Penalty: Fine not exceeding 1 penalty unit.
(3) The owner of a cat is to notify the general manager, of the council for the municipal area in which the cat is registered, in writing within 14 days after beginning to usually keep the cat at another address in the same municipal area.
11G. Council to keep register
(1) A general manager is to keep a register in respect of registered cats.
(2) The register is to state –
(a) the name, age, sex and reproductive capacity of the cat; and
(b) the breed of the cat, if identifiable; and
(c) any identifiable feature of the cat; and
(d) the owner’s name and address; and
(e) the registration number of the cat allocated under ; and
(f) the number recorded on any microchip implanted in the cat; and
(g) any other information that the general manager considers relevant.
Committee divided.
AYES 4 |
NOES 9 |
Mr Gaffney (Teller) Ms Rattray Mr Valentine Ms Webb |
Ms Armitage Mr Dean Ms Forrest Mrs Hiscutt (Teller) Ms Howlett Ms Lovell Ms Palmer Dr Seidel Mr Willie |
So it passed in the Negative.
New Clause A [Section 16E inserted] brought up (Ms Webb) and read the First time as follows:⎯
A. Section 16E inserted
Before section 17 of the Principal Act, the following section is inserted in Part 4:
(3) In this section –
“at large”, in relation to a cat, means that the cat is –
(a) in a public place and not restrained or secured; or
(b) on private premises without the consent of the occupier;
“restrained” means enclosed in a container suitable for the transport of cats;
“secured”, in relation to a cat, means that the cat is attached to a lead not more than 2 metres long that is –
(a) held by hand by a person able to control the cat; or
(b) tethered to a fixed object.
(4) The owner of a cat must not allow a cat to be at large.

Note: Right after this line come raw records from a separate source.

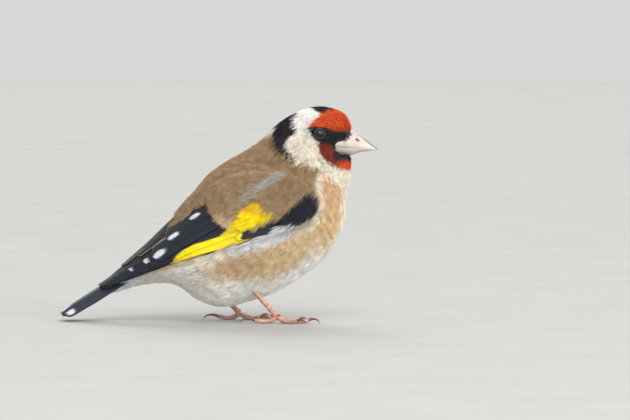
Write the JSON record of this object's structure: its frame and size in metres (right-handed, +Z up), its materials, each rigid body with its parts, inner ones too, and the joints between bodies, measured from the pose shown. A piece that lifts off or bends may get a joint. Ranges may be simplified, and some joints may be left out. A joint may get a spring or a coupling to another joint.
{
  "type": "european goldfinch",
  "caption": "Life-size still model of a European goldfinch standing with folded wings, red face, conical bill, yellow wing bar and forked tail.",
  "frame": {"origin": "on the floor, at the middle of the bottom of the whole bird's box", "axes": "+X ahead of the bird, +Y to its left, +Z up"},
  "size_m": [0.1105, 0.045, 0.0748],
  "materials": {
    "crown_plumage": "soft pale plumage with red, black and white markings",
    "body_plumage": "soft brown, buff and white plumage",
    "flight_feathers": "glossy black feathers with a yellow band and white tips",
    "bill_horn": "pale pinkish ivory horn with a dark ridge near the tip",
    "eye_gloss": "dark wet gloss",
    "leg_skin": "pinkish brown scaly skin",
    "claw_horn": "dark brown horn"
  },
  "bodies": {
    "root": {"head": "crown_plumage", "neck": "body_plumage", "torso": "body_plumage", "upper_mandible": "bill_horn", "lower_mandible": "bill_horn", "right_eye": "eye_gloss", "left_eye": "eye_gloss", "tail": "flight_feathers", "right_wing": "flight_feathers", "left_wing": "flight_feathers", "right_shank": "leg_skin", "right_toe_hind": "leg_skin", "right_toe_middle": "leg_skin", "right_toe_inner": "leg_skin", "right_toe_outer": "leg_skin", "right_claw_hind": "claw_horn", "right_claw_middle": "claw_horn", "right_claw_inner": "claw_horn", "right_claw_outer": "claw_horn", "left_shank": "leg_skin", "left_toe_hind": "leg_skin", "left_toe_middle": "leg_skin", "left_toe_inner": "leg_skin", "left_toe_outer": "leg_skin", "left_claw_hind": "claw_horn", "left_claw_middle": "claw_horn", "left_claw_inner": "claw_horn", "left_claw_outer": "claw_horn"}
  },
  "joints": []
}
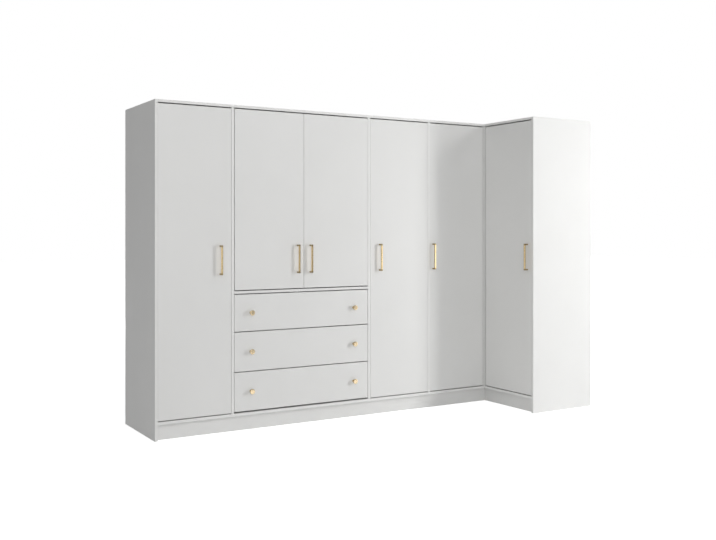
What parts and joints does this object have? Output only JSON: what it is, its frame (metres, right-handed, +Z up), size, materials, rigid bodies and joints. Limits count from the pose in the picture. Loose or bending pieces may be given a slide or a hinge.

Penalty: Fine not exceeding 5 penalty units.
Question proposed, that new Clause A be now read the Second time.
Committee divided.
AYES 4 |
NOES 9 |
Mr Gaffney (Teller) Ms Rattray Mr Valentine Ms Webb |
Ms Armitage Mr Dean (Teller) Ms Forrest Mrs Hiscutt Ms Howlett Ms Lovell Ms Palmer Dr Seidel Mr Willie |
So it passed in the Negative. Title agreed to.
Bill to be reported without Amendment.